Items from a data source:
────────────────

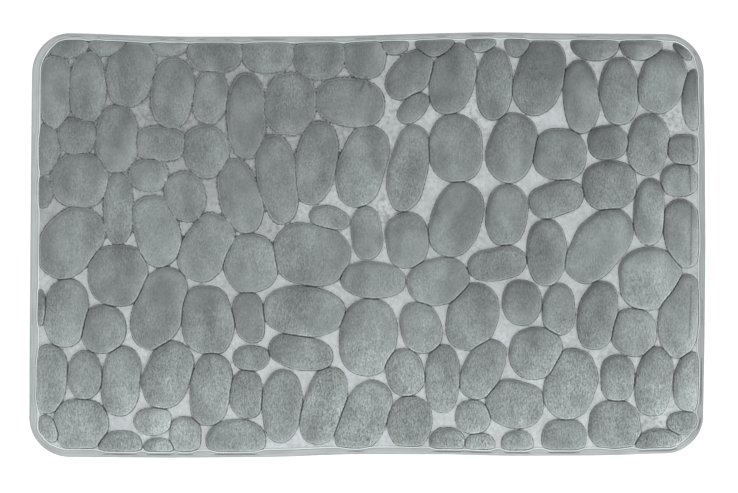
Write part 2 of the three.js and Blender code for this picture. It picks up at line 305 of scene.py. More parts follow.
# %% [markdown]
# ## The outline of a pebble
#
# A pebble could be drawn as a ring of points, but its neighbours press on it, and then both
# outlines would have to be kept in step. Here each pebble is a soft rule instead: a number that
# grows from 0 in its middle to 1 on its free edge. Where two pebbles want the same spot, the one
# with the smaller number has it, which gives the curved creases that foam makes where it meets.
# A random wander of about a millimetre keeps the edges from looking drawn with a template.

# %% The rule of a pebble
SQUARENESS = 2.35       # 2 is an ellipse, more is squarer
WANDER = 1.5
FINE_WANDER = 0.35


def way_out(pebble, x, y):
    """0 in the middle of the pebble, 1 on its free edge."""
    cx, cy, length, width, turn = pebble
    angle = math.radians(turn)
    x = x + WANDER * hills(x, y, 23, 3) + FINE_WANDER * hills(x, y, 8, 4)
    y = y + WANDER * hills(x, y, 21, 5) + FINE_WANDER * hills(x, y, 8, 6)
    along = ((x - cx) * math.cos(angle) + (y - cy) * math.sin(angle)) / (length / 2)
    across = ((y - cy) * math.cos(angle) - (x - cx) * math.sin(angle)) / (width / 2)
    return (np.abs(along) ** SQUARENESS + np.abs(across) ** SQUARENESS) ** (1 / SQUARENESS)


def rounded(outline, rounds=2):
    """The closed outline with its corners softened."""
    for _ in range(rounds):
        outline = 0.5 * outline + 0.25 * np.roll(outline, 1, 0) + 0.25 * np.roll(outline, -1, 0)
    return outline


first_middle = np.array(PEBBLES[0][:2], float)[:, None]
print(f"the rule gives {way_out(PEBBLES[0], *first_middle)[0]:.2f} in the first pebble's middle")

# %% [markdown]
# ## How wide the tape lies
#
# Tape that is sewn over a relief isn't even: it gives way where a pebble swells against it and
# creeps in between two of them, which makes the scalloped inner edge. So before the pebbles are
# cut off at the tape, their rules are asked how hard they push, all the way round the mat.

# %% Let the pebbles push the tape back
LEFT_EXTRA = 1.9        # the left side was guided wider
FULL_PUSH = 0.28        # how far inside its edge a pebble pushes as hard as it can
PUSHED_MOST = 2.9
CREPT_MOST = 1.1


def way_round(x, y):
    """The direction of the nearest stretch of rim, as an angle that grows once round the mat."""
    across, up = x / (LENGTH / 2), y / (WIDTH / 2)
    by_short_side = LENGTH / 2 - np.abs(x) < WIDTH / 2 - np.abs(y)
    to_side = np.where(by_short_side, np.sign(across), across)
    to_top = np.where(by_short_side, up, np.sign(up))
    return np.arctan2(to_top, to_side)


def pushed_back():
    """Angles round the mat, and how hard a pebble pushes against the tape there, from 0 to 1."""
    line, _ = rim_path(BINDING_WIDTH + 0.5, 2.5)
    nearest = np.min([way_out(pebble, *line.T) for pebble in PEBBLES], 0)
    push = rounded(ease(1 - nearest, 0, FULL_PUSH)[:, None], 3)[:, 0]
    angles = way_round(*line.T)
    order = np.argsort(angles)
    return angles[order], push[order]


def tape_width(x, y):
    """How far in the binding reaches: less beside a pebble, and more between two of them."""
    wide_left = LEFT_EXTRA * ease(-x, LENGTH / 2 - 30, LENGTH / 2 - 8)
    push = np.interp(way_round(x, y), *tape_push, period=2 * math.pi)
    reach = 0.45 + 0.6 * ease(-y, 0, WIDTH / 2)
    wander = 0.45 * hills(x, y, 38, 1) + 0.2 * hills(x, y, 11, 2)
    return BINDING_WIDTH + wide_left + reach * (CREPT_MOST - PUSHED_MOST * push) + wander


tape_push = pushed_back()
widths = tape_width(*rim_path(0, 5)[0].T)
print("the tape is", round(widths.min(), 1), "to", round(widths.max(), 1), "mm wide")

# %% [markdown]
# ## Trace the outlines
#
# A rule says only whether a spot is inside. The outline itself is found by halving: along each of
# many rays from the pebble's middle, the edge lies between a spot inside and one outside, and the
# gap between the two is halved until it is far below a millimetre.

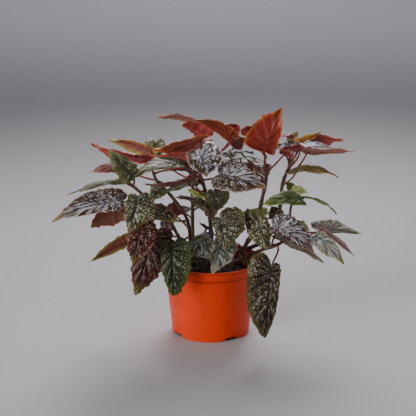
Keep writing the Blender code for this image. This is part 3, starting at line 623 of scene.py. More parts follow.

────────────────

> **Given instruction**
Can you write out the lines above, from the first one through the one containing "in the first", exactly as they appear and nothing more?

> **Solution to this problem**
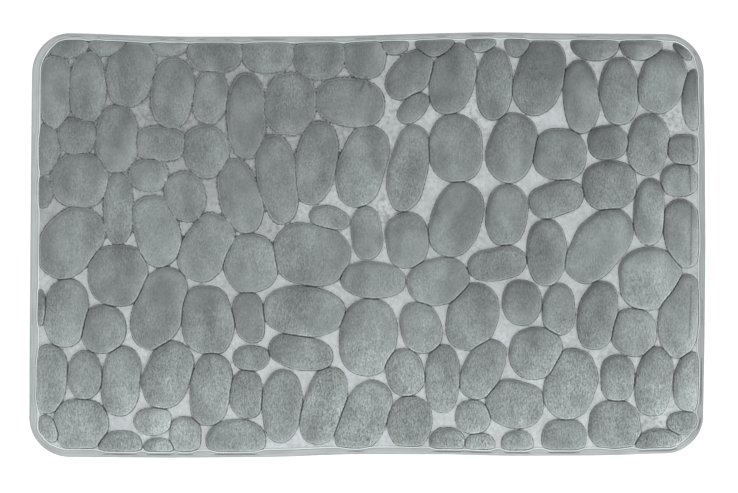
Write part 2 of the three.js and Blender code for this picture. It picks up at line 305 of scene.py. More parts follow.
# %% [markdown]
# ## The outline of a pebble
#
# A pebble could be drawn as a ring of points, but its neighbours press on it, and then both
# outlines would have to be kept in step. Here each pebble is a soft rule instead: a number that
# grows from 0 in its middle to 1 on its free edge. Where two pebbles want the same spot, the one
# with the smaller number has it, which gives the curved creases that foam makes where it meets.
# A random wander of about a millimetre keeps the edges from looking drawn with a template.

# %% The rule of a pebble
SQUARENESS = 2.35       # 2 is an ellipse, more is squarer
WANDER = 1.5
FINE_WANDER = 0.35


def way_out(pebble, x, y):
    """0 in the middle of the pebble, 1 on its free edge."""
    cx, cy, length, width, turn = pebble
    angle = math.radians(turn)
    x = x + WANDER * hills(x, y, 23, 3) + FINE_WANDER * hills(x, y, 8, 4)
    y = y + WANDER * hills(x, y, 21, 5) + FINE_WANDER * hills(x, y, 8, 6)
    along = ((x - cx) * math.cos(angle) + (y - cy) * math.sin(angle)) / (length / 2)
    across = ((y - cy) * math.cos(angle) - (x - cx) * math.sin(angle)) / (width / 2)
    return (np.abs(along) ** SQUARENESS + np.abs(across) ** SQUARENESS) ** (1 / SQUARENESS)


def rounded(outline, rounds=2):
    """The closed outline with its corners softened."""
    for _ in range(rounds):
        outline = 0.5 * outline + 0.25 * np.roll(outline, 1, 0) + 0.25 * np.roll(outline, -1, 0)
    return outline


first_middle = np.array(PEBBLES[0][:2], float)[:, None]
print(f"the rule gives {way_out(PEBBLES[0], *first_middle)[0]:.2f} in the first pebble's middle")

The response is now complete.